A las seis de la tarde, Lisa torna a dormirse para no despertar hasta las dos de la mañana. Vasia, como la noche anterior, vela junto a su cabecera, le cambia la compresa, le cuenta anécdotas regocijadas.
-Pero ¿adónde vas, querida? -le pregunta Vasia, a la mañana siguiente, a su mujer, que está poniéndose el sombrero ante el espejo-. ¿Adónde vas?
Y le dirige miradas suplicantes.
-¿Cómo que adónde voy? -contesta ella, asombrada-. ¿No te he dicho que hoy se repite la función de teatro en casa de María Lvovna?
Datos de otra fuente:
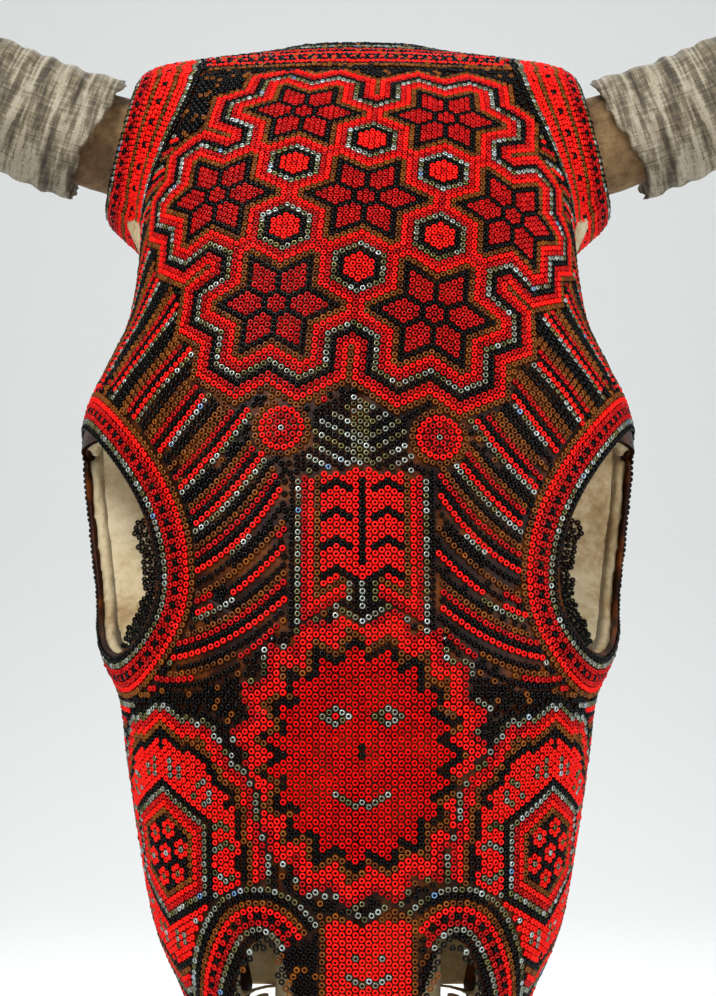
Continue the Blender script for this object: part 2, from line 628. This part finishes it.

Un cuarto de hora después toma el tole.
El marido suspira, coge la cartera y se va a la oficina. Las dos noches de vigilia le han producido un fuerte dolor de cabeza y un gran desmadejamiento.
-¿Qué le pasa a usted? -le pregunta su jefe.
Vasia hace un gesto de desesperación y ocupa su sitio habitual.
-¡Si supiera vuestra excelencia -contesta- lo que he sufrido estos dos días!... ¡Mi Lisa está enferma!
-¡Dios mío! -exclama el jefe-. ¿Lisaveta Pavlovna? ¿Y qué tiene?
El otro alza los ojos y las manos al cielo, como diciendo:
-¡Dios lo quiere!
-¿Es grave, pues, la cosa?
-¡Creo que sí!
-¡Amigo mío, yo sé lo que es eso! -suspira el alto funcionario, cerrando los ojos-. He perdido a mi esposa... ¡Es una pérdida terrible!... Pero estará mejor la señora, ¿verdad? ¿Qué médico la asiste?
-Von Sterk.
-¿Von Sterk? Yo que usted, amigo mío, llamaría a Magnus o a Semandritsky... Está usted muy pálido. Se diría que está usted enfermo también...
-Sí, excelencia... Llevo dos noches sin dormir, y he sufrido tanto...
-Pero ¿para qué ha venido usted? ¡Váyase a casa y cuídese! No hay que olvidar el proverbio latino: Mens sana in corpore sano...
Vasia se deja convencer, coge la cartera, despide del jefe y se va a su casa a dormir.